### WORK REQUIRED
Begin with the line that contains "cut_clear(core, [eye], tools)" and continue down through the line that contains "from typing import"; reproduce those lines exactly and only those.

### RECORDS SHOWN
____

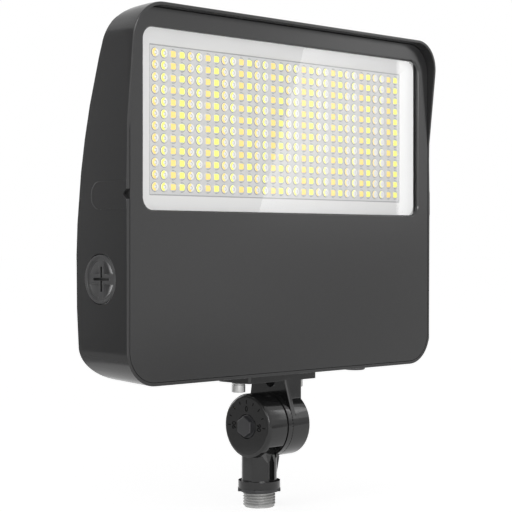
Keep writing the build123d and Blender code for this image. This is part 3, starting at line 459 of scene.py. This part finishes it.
def cramped_edges(face, room):
    """Numbers of the face's edges that have another part of its border closer beside them than room."""
    edges = [loop.edge for loop in face.loops]
    lengths = [edge.calc_length() for edge in edges]
    starts = [sum(lengths[:place]) for place in range(len(edges))]
    spans = [[[corner.co[axis] for corner in edge.verts] for axis in range(3)] for edge in edges]
    lows = [[min(ends) - room / 2 for ends in span] for span in spans]
    highs = [[max(ends) + room / 2 for ends in span] for span in spans]
    found = set()
    for i, first in enumerate(edges):
        for j in range(i + 1, len(edges)):
            if any(lows[j][axis] > highs[i][axis] or highs[j][axis] < lows[i][axis] for axis in range(3)):
                continue
            between = starts[j] - starts[i] - lengths[i]
            around = sum(lengths) - lengths[j] - starts[j] + starts[i]
            gap = gap_between(first, edges[j])
            if gap < room and min(between, around) > max(1.8 * gap, 1e-7):
                found.update((first.index, edges[j].index))
    return found


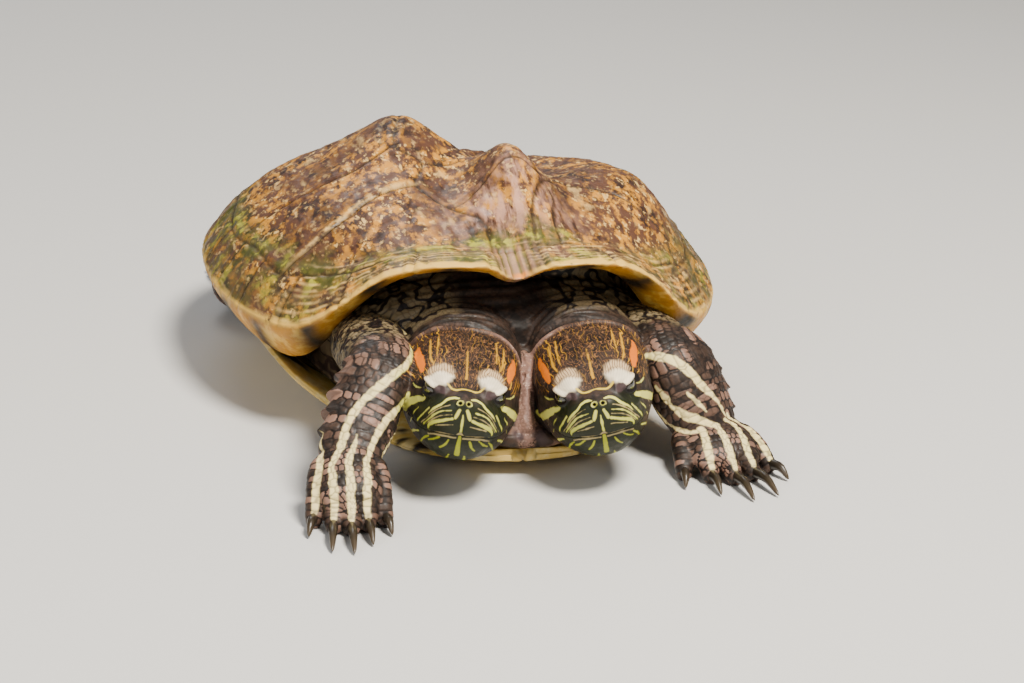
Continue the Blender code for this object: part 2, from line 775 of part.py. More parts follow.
def part_core(core, collection, tools, skin):
    """Part the body at the necks' roots, between the heads, behind the skulls and at the tail."""
    right, left = head_frame("right"), head_frame("left")
    roots = (Vector(HEADS["right"][2]) + Vector(HEADS["left"][2])) / 2
    neck_y = COLLAR_CENTRE[1] - COLLAR_RADII[1] * 0.92
    cut_with(core, blade((roots.x, neck_y, roots.z), (0, 1, 0), 0.042, 0.024), tools)
    cut_with(core, blade((0, TAIL_CUT_Y, 0.010), (0, 1, 0), 0.014), tools)
    snouts = (right.translation + left.translation) / 2
    napes = (right @ Vector((0, NAPE_BACK, 0)) + left @ Vector((0, NAPE_BACK, 0))) / 2
    middle = snouts.lerp(napes, 0.5)
    cut_with(core, blade(middle, Vector((0, 0, 1)).cross(napes - snouts), 0.034, 0.022), tools)
    labels = {"trunk": (0, 0.01, 0.03), "tail": (0.008, 0.092, 0.005)}
    for side, frame in (("right", right), ("left", left)):
        ahead = frame.to_3x3() @ Vector((0, 1, 0))
        cut_with(core, blade(frame @ Vector((0, NAPE_BACK, 0)), ahead, 0.0165, 0.022), tools)
        labels[f"head_{side}"] = frame @ Vector((0, HEAD_LENGTH / 2, 0))
        labels[f"neck_{side}"] = frame @ Vector((0, HEAD_LENGTH + 0.005, 0))
    part_into(core, labels, collection, skin)


def add_limb(kind, side, plan, joints, core, shells, collection, tools, materials):
    """A limb in three segments, with its claws."""
    mirror = -1 if side == "right" else 1
    flesh, claws = foot_meshes(joints, plan, mirror)
    triangles = FRONT_LIMB_TRIANGLES if kind == "front" else HIND_LIMB_TRIANGLES
    limb = blend(f"{kind}_{side}", [limb_mesh(joints, plan["halves"]), *flesh], tools, triangles)
    for number, path in claws.items():
        claw = add_object("claw", [tube(path, (0, 0, 1), 5, 6, 2.0)], tools)
        cut_clear(claw, [limb], tools)
        part_into(claw, {f"claw_{kind}_{side}_{number}": path[-1][:3]}, collection, materials["claw"])
    cut_clear(limb, [core, *shells], tools)
    root, middle, end = (Vector(joints[name]) for name in ("root", "middle", "end"))
    at_middle = (middle - root).normalized() + (end - middle).normalized()
    cut_with(limb, blade(middle, at_middle, BLADE_HALF_WIDTH), tools)
    ahead = foot_axes(joints)[0]
    cut_with(limb, blade(end, (end - middle).normalized() + ahead, BLADE_HALF_WIDTH), tools)
    upper, lower, foot = (f"{name}_{side}" for name in plan["segments"])
    labels = {upper: root.lerp(middle, 0.7), lower: middle.lerp(end, 0.5), foot: end + ahead * 0.012}
    part_into(limb, labels, collection, materials["skin"])


def build():
    """The whole animal."""
    clear_scene()
    collection = make_collection("two_headed_slider")
    tools = make_collection("cutters")
    materials = {name: make_material(name) for name in COLOURS}
    carapace = add_object("carapace", [carapace_mesh()], collection, materials["carapace"])
    plastron = add_object("plastron", [plastron_mesh()], collection, materials["plastron"])
    cut_clear(plastron, [carapace], tools)
    core = core_body(tools)
    for kind, limbs, plan in (("front", FRONT_LIMBS, FRONT), ("hind", HIND_LIMBS, HIND)):
        for side, joints in limbs.items():
            add_limb(kind, side, plan, joints, core, [carapace, plastron], collection, tools, materials)
    for side in HEADS:
        for eye_side, eye_name in ((-1, "right"), (1, "left")):
            name = f"eye_{eye_name}_of_{side}_head"
            eye = add_object(name, [eye_mesh(side, eye_side)], collection, materials["eye"])
            cut_clear(core, [eye], tools)
    part_core(core, collection, tools, materials["skin"])


build()
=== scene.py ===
"""Looks of a life-size two-headed red-eared slider turtle, for Blender 4.5.

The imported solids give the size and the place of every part. This script lays a
finely modelled shell, one skin, eyes and claws over them, in metres, with the
animal facing -Y and the origin on the floor under its belly.
"""

import logging
import math
from dataclasses import dataclass, field
from enum import Enum
from typing import Callable, ClassVar, Iterable, Optional, Sequence

import bmesh
import bpy
import numpy as np
from mathutils import Matrix, Vector
from mathutils.kdtree import KDTree


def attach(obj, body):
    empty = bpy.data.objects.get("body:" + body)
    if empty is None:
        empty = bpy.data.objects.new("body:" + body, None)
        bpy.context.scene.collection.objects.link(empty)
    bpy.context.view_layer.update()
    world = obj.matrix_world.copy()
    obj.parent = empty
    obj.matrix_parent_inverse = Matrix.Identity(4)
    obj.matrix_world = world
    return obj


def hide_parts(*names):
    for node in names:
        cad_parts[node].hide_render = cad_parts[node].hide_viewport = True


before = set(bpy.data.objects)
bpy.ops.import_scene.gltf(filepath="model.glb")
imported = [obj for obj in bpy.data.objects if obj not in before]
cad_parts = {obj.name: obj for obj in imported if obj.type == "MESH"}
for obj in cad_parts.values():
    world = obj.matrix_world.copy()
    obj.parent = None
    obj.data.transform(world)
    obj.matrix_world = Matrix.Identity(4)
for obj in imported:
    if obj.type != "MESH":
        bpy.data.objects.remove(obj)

LOG = logging.getLogger("slider")
MM = 0.001
# A distance past every part of the animal, in metres or in widths
FAR = 9.0

Array = np.ndarray
Colour = tuple[float, float, float]
Socket = bpy.types.NodeSocket
Piece = bpy.types.Object


# ---- arithmetic on arrays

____

### RIGHT ANSWER
            cut_clear(core, [eye], tools)
    part_core(core, collection, tools, materials["skin"])


build()
=== scene.py ===
"""Looks of a life-size two-headed red-eared slider turtle, for Blender 4.5.

The imported solids give the size and the place of every part. This script lays a
finely modelled shell, one skin, eyes and claws over them, in metres, with the
animal facing -Y and the origin on the floor under its belly.
"""

import logging
import math
from dataclasses import dataclass, field
from enum import Enum
from typing import Callable, ClassVar, Iterable, Optional, Sequence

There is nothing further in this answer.